OBJECTIVE
Write every line of the material out exactly as shown.
* start SUPPLIED DATA *
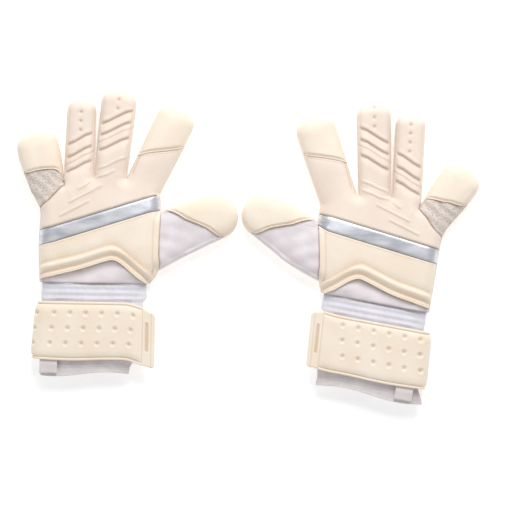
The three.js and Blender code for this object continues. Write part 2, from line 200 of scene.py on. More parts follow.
PATCH_FROM, PATCH_TO, PATCH_STEP = -70.0, -26.0, 0.8
LOOP_LEFT, LOOP_RIGHT = 12.0, 36.0     # the patch of loops, and the one of hooks that meets it
HOOK_LEFT, HOOK_RIGHT = 22.0, 46.0
TAPE_LEFT, TAPE_RIGHT, TAPE_FROM, TAPE_TO = -52.5, -35.0, -90.0, -75.0
TAPE_LOW, TAPE_HIGH = 19.8, 22.4       # heights of the pull loop's two layers

# The studio, in metres.
FLOOR_Z = -0.0004
FLOOR_GLOW = 0.35
WORLD_GLOW = 0.54
LIGHTS = (("key", (0.25, 1.35, 1.25), 1.0, 23), ("fill", (-0.9, -1.0, 1.3), 1.4, 2))   # place, size and power
CAMERA_HEIGHT = 2.0
VIEW_WIDTH = 0.51       # across the frame, at the height of the gloves' edges
VIEW_LEVEL = 0.013
VIEW_CENTRE = (0.007, -0.007)


# ---------- plane geometry ----------
def smoothstep(low, high, x):
    t = np.clip((x - low) / (high - low), 0, 1)
    return t * t * (3 - 2 * t)


def rounded(x):
    """A quarter circle: 0 at x = 0, level at 1 from x = 1 on."""
    x = np.clip(x, 0, 1)
    return np.sqrt(np.maximum(0, 1 - (1 - x) ** 2))


def bump(x, width):
    return np.exp(-((x / width) ** 2))


def folds(x, y, degrees, length, phase):
    """Soft irregular folds from -1 to 1, running along that direction."""
    a = math.radians(degrees)
    across = y * math.cos(a) - x * math.sin(a)
    along = x * math.cos(a) + y * math.sin(a)
    bend = 0.3 * length * np.sin(along / (1.9 * length) + phase)
    swell = 0.55 + 0.45 * np.sin(along / (1.3 * length) + 2.1 * phase + across / (2.7 * length))
    return np.sin(2 * math.pi * (across + bend) / length + phase) * swell


def turned(points, origin, degrees):
    points = np.atleast_2d(np.asarray(points, float))
    a = math.radians(degrees)
    x = origin[0] + points[:, 0] * math.cos(a) - points[:, 1] * math.sin(a)
    y = origin[1] + points[:, 0] * math.sin(a) + points[:, 1] * math.cos(a)
    return np.column_stack([x, y])


def unturned(points, origin, degrees):
    return turned(np.atleast_2d(points) - np.array(origin), (0, 0), -degrees)


def inside(polygon, points):
    """Which points lie inside the closed polygon."""
    polygon, points = np.asarray(polygon, float), np.atleast_2d(points)
    x, y = points[:, 0], points[:, 1]
    found = np.zeros(len(points), bool)
    for (x1, y1), (x2, y2) in zip(polygon, np.roll(polygon, -1, axis=0)):
        if y1 != y2:
            found ^= ((y1 > y) != (y2 > y)) & (x < (x2 - x1) * (y - y1) / (y2 - y1) + x1)
    return found


def resampled(points, step, closed=False):
    """The polyline with points about a step apart, its corners kept."""
    points = np.asarray(points, float)
    if closed:
        points = np.vstack([points, points[:1]])
    made = []
    for a, b in zip(points[:-1], points[1:]):
        count = max(1, int(round(np.linalg.norm(b - a) / step)))
        made.extend(a + (b - a) * (i / count) for i in range(count))
    if not closed:
        made.append(points[-1])
    return np.array(made)


def curve(points, step=1.0):
    """A smooth curve through the points (Catmull-Rom), with points about a step apart."""
    p = np.asarray(points, float)
    p = np.vstack([2 * p[0] - p[1], p, 2 * p[-1] - p[-2]])
    made = []
    for i in range(1, len(p) - 2):
        a, b, c, d = p[i - 1 : i + 3]
        count = max(2, int(round(np.linalg.norm(c - b) / step)))
        for t in np.arange(count) / count:
            bent = (2 * a - 5 * b + 4 * c - d) * t**2 + (3 * b - a - 3 * c + d) * t**3
            made.append(0.5 * (2 * b + (c - a) * t + bent))
    made.append(p[-2])
    return np.array(made)


def tree_of(points):
    tree = KDTree(len(points))
    for i, point in enumerate(points):
        tree.insert((point[0], point[1], 0), i)
    tree.balance()
    return tree


def distance_to(tree, points):
    return np.array([tree.find((x, y, 0))[2] for x, y in points])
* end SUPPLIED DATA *
RESULT BELOW
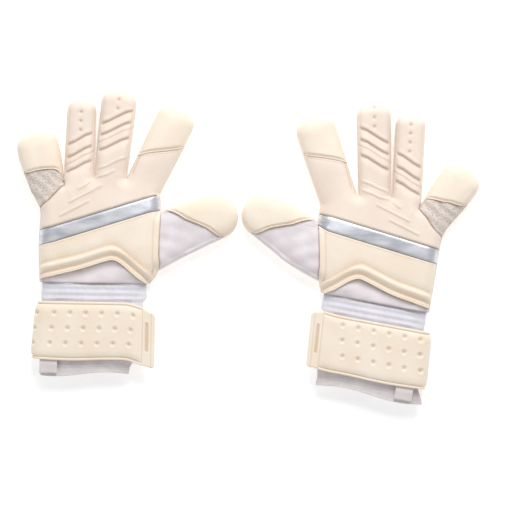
The three.js and Blender code for this object continues. Write part 2, from line 200 of scene.py on. More parts follow.
PATCH_FROM, PATCH_TO, PATCH_STEP = -70.0, -26.0, 0.8
LOOP_LEFT, LOOP_RIGHT = 12.0, 36.0     # the patch of loops, and the one of hooks that meets it
HOOK_LEFT, HOOK_RIGHT = 22.0, 46.0
TAPE_LEFT, TAPE_RIGHT, TAPE_FROM, TAPE_TO = -52.5, -35.0, -90.0, -75.0
TAPE_LOW, TAPE_HIGH = 19.8, 22.4       # heights of the pull loop's two layers

# The studio, in metres.
FLOOR_Z = -0.0004
FLOOR_GLOW = 0.35
WORLD_GLOW = 0.54
LIGHTS = (("key", (0.25, 1.35, 1.25), 1.0, 23), ("fill", (-0.9, -1.0, 1.3), 1.4, 2))   # place, size and power
CAMERA_HEIGHT = 2.0
VIEW_WIDTH = 0.51       # across the frame, at the height of the gloves' edges
VIEW_LEVEL = 0.013
VIEW_CENTRE = (0.007, -0.007)


# ---------- plane geometry ----------
def smoothstep(low, high, x):
    t = np.clip((x - low) / (high - low), 0, 1)
    return t * t * (3 - 2 * t)


def rounded(x):
    """A quarter circle: 0 at x = 0, level at 1 from x = 1 on."""
    x = np.clip(x, 0, 1)
    return np.sqrt(np.maximum(0, 1 - (1 - x) ** 2))


def bump(x, width):
    return np.exp(-((x / width) ** 2))


def folds(x, y, degrees, length, phase):
    """Soft irregular folds from -1 to 1, running along that direction."""
    a = math.radians(degrees)
    across = y * math.cos(a) - x * math.sin(a)
    along = x * math.cos(a) + y * math.sin(a)
    bend = 0.3 * length * np.sin(along / (1.9 * length) + phase)
    swell = 0.55 + 0.45 * np.sin(along / (1.3 * length) + 2.1 * phase + across / (2.7 * length))
    return np.sin(2 * math.pi * (across + bend) / length + phase) * swell


def turned(points, origin, degrees):
    points = np.atleast_2d(np.asarray(points, float))
    a = math.radians(degrees)
    x = origin[0] + points[:, 0] * math.cos(a) - points[:, 1] * math.sin(a)
    y = origin[1] + points[:, 0] * math.sin(a) + points[:, 1] * math.cos(a)
    return np.column_stack([x, y])


def unturned(points, origin, degrees):
    return turned(np.atleast_2d(points) - np.array(origin), (0, 0), -degrees)


def inside(polygon, points):
    """Which points lie inside the closed polygon."""
    polygon, points = np.asarray(polygon, float), np.atleast_2d(points)
    x, y = points[:, 0], points[:, 1]
    found = np.zeros(len(points), bool)
    for (x1, y1), (x2, y2) in zip(polygon, np.roll(polygon, -1, axis=0)):
        if y1 != y2:
            found ^= ((y1 > y) != (y2 > y)) & (x < (x2 - x1) * (y - y1) / (y2 - y1) + x1)
    return found


def resampled(points, step, closed=False):
    """The polyline with points about a step apart, its corners kept."""
    points = np.asarray(points, float)
    if closed:
        points = np.vstack([points, points[:1]])
    made = []
    for a, b in zip(points[:-1], points[1:]):
        count = max(1, int(round(np.linalg.norm(b - a) / step)))
        made.extend(a + (b - a) * (i / count) for i in range(count))
    if not closed:
        made.append(points[-1])
    return np.array(made)


def curve(points, step=1.0):
    """A smooth curve through the points (Catmull-Rom), with points about a step apart."""
    p = np.asarray(points, float)
    p = np.vstack([2 * p[0] - p[1], p, 2 * p[-1] - p[-2]])
    made = []
    for i in range(1, len(p) - 2):
        a, b, c, d = p[i - 1 : i + 3]
        count = max(2, int(round(np.linalg.norm(c - b) / step)))
        for t in np.arange(count) / count:
            bent = (2 * a - 5 * b + 4 * c - d) * t**2 + (3 * b - a - 3 * c + d) * t**3
            made.append(0.5 * (2 * b + (c - a) * t + bent))
    made.append(p[-2])
    return np.array(made)


def tree_of(points):
    tree = KDTree(len(points))
    for i, point in enumerate(points):
        tree.insert((point[0], point[1], 0), i)
    tree.balance()
    return tree


def distance_to(tree, points):
    return np.array([tree.find((x, y, 0))[2] for x, y in points])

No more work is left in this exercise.